Pytanie: Czy wolno się wypowiadać na podstawie własnego widzimisie i mniemania? Mam nadzieje ze tak. Dla mnie wampiryczne wampiry to:
Nosferatu - wampir potworny, bez zbędnych problemów egzstencjalnych , paskudny wygląd, unika ludzi i toczy swą smutną egzystencje w ściekach.
Venture - Wampir cywilizowany, manipuluje ludźmi wedle własnego planu, jest troche przerażający, a troche dystyngowany (wersja scotta)
A teraz co mam do pozostałych klanów:
Tzimisce - no fajnie WW przypisał do nich Vlada i co z tego, są paskudne ale nie jest to brzydota naturalna tylko stworzona przez nich. (Przekształcenei)
Bruja - fascynacja stylem gangsta i punkiem
Malkavianie - zawsze znajdzie się jakiś świr
gangrel - synteza wampira i wilkołaka
tremere - pozostałość po ars magica w WW
I tak samo z wszelkimi Ravnosami (ore ore siabadabada my cyganie) Sethytami i Lasombra.

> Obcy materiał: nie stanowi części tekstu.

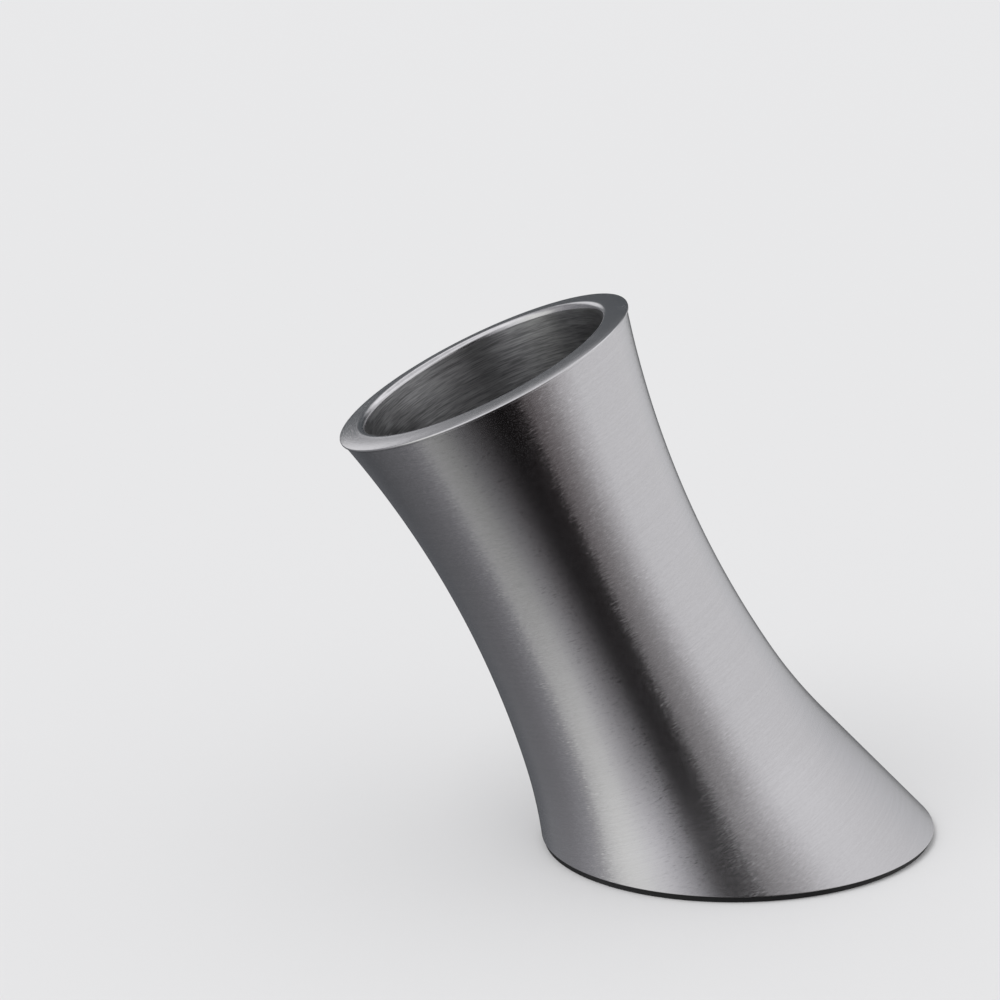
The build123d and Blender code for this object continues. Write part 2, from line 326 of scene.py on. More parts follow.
# %% Body
ROWS_ABOVE, ROWS_BELOW = 64, 44
FEWER_INSIDE = 5
LOWEST_FULL_ROW = 56.0
EDGE_ROUND, EDGE_STEPS = 0.3, 5


def side_rows(inset, top, bottom, above, below):
    """Rows down one face of the sheet: plain circles, then rows that turn level by the foot."""
    levels = [top] + list(np.linspace(top - HOLD, LOWEST_FULL_ROW, above, endpoint=False))
    last = bottom + HOLD
    levels += [LOWEST_FULL_ROW + (last - LOWEST_FULL_ROW) * t for t in np.linspace(0, 1, below)]
    levels.append(bottom)
    return [row_at(side_radius(level, inset), level) for level in levels]


def bend_over(first, corner, last):
    """Rows that round off a corner between two rows."""
    return [(1 - t)**2 * first + 2 * t * (1 - t) * corner + t * t * last
            for t in np.linspace(0, 1, EDGE_STEPS + 1)[1:]]


def make_body():
    """The side's outer face, the rounded lower edge, and the inner face back up to the rim."""
    top = UNDER_RIM_LEVEL + (UNDER_RIM_R - side_radius(RIM_LEVEL)) * RIM_RISE / RIM_WIDTH
    outer_end = level_at_height(EDGE_HEIGHT + EDGE_ROUND)
    inner_end = level_at_height(EDGE_HEIGHT + EDGE_ROUND, SHELL_SHEET)
    outer = side_rows(0.0, top, outer_end, ROWS_ABOVE, ROWS_BELOW)
    inner = side_rows(SHELL_SHEET, top, inner_end,
                      ROWS_ABOVE // FEWER_INSIDE, ROWS_BELOW // FEWER_INSIDE)[::-1]
    outer_cut = level_at_height(EDGE_HEIGHT)
    inner_cut = level_at_height(EDGE_HEIGHT, SHELL_SHEET)
    outer_corner = row_at(side_radius(outer_cut), outer_cut)
    inner_corner = row_at(side_radius(inner_cut, SHELL_SHEET), inner_cut)
    across = (inner_corner - outer_corner) * EDGE_ROUND / SHELL_SHEET
    edge = bend_over(outer[-1], outer_corner, outer_corner + across)
    edge += bend_over(inner_corner - across, inner_corner, inner[0])
    return lathe("body", outer + edge + inner[1:], closed=True)


body = make_body()

# %% [markdown]
# ## The cup
# The cup is drawn from one disc of steel. Its wall is straight below the waist and widens towards
# the mouth along its own arc. The section starts in the middle of the floor inside, goes up the
# wall, over the top edge, and down the outside to the middle again. Its first and last points are
# on the axis itself, where a whole row of the lathe shrinks to one point. The top edge meets the
# rim's turned-down edge so closely that the joint is polished away, so it is hardly softened.

# %% Cup
BEND_POINTS, RISING_POINTS = 13, 34
CUP_EDGE_ROUND = 0.02


def cup_face(outside, floor, corner):
    """Points of one face of the cup, from the middle of its floor up to the rim's flange."""
    wall = CUP_R + outside
    foot = [np.array([0.0, floor]), np.array([wall - corner, floor])]
    bend = [np.array([wall - corner + corner * sin(a), floor + corner * (1 - cos(a))])
            for a in np.linspace(0, pi / 2, BEND_POINTS)]
    straight = [np.array([wall, WAIST_LEVEL])]
    rising = [np.array([cup_radius(level, outside), level])
              for level in np.linspace(WAIST_LEVEL, RIM_LEVEL - RIM_FLANGE, RISING_POINTS)]
    return filled(foot + bend[1:] + straight + rising[1:])


def make_cup():
    """The drawn cup with both its faces and a softened top edge."""
    inside = cup_face(0.0, UNDER_CUP + CUP_SHEET, CUP_CORNER)
    outside = cup_face(CUP_SHEET, UNDER_CUP, CUP_CORNER + CUP_SHEET)[::-1]
    soften = np.array([CUP_EDGE_ROUND, 0.0])
    drop = np.array([0.0, CUP_EDGE_ROUND])
    hold = (inside[-2] - inside[-1]) / np.linalg.norm(inside[-2] - inside[-1]) * HOLD
    edge = [inside[-1] + hold, inside[-1] - drop, inside[-1] + soften,
            outside[0] - soften, outside[0] - drop, outside[0] + hold]
    section = inside[:-1] + edge + outside[1:]
    return lathe("cup", [row_at(r, level) for r, level in section])


cup = make_cup()

# %% [markdown]
# ## The foot pad
# The pad is a sheet of rubber die-cut to the foot's outline, a millimetre inside the steel, so
# that it shows only as a dark line. It is the one piece here that isn't turned about the axis:
# its rows are the same outline drawn at different heights and sizes. The outline comes from the
# body's side, moved in by the inset, at the height of the steel's lower edge.

# %% Foot pad
PAD_TOP_ROUND, PAD_LOW_ROUND = 0.25, 0.5
PAD_RINGS = 12


def pad_row(outline, normals, inset, height):
    """The pad's outline moved in by an inset and set at a height, both in millimetres."""
    row = outline - normals * inset * MM
    row[:, 2] = height * MM
    return row


def make_pad():
    """The rubber pad, from the middle of its top out over its edge to the middle underneath."""
    cut = level_at_height(EDGE_HEIGHT, PAD_INSET)
    outline = row_at(side_radius(cut, PAD_INSET), cut)
    ahead = np.roll(outline, -1, axis=0) - np.roll(outline, 1, axis=0)
    normals = np.cross(ahead, [0.0, 0.0, 1.0])
    normals /= np.linalg.norm(normals, axis=1)[:, None]
    profile = [(PAD_TOP_ROUND + HOLD, PAD_HEIGHT)]
    top_round = (PAD_TOP_ROUND, PAD_HEIGHT - PAD_TOP_ROUND, 0)
    low_round = (PAD_LOW_ROUND, PAD_LOW_ROUND, pi / 2)
    for size, centre, first in (top_round, low_round):
        for a in np.linspace(first, first + pi / 2, ROUND_STEPS + 1):
            profile.append((size * (1 - sin(a)), centre + size * cos(a)))
    profile.append((PAD_LOW_ROUND + HOLD, 0.0))
    rows = [pad_row(outline, normals, *place) for place in profile]
    shares = np.linspace(0, 1, PAD_RINGS, endpoint=False)
    middle = np.array([outline[:, 0].mean(), 0.0, 0.0])
    top = [(rows[0] - middle) * (share, share, 1) + middle for share in shares]
    underside = [(rows[-1] - middle) * (share, share, 1) + middle for share in shares[::-1]]
    return lathe("pad", top + rows + underside)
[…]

No dobra trochę się zastanawiam nad Toreadorami, ale tu mój ogląd jest zakłócony przez wielką sympatie do tego klanu. Być moze właśnie ten klan zasługuje na miano 3 podstawowowego klanu (wampir romantyczny)
Warto zaznaczyć że WW w nWoD ograniczył liczbę klanow, do
Venture - wampir władczy
Devea - wampir romantyczny toreadorzy
gangrel - wampir silny połaczeni z Bruja, wampir wygnaniec, albo wampir uliczny, albo nomad
Nosferatu - wampir potworny
Mekhet - wampir cień, wampir specjalista.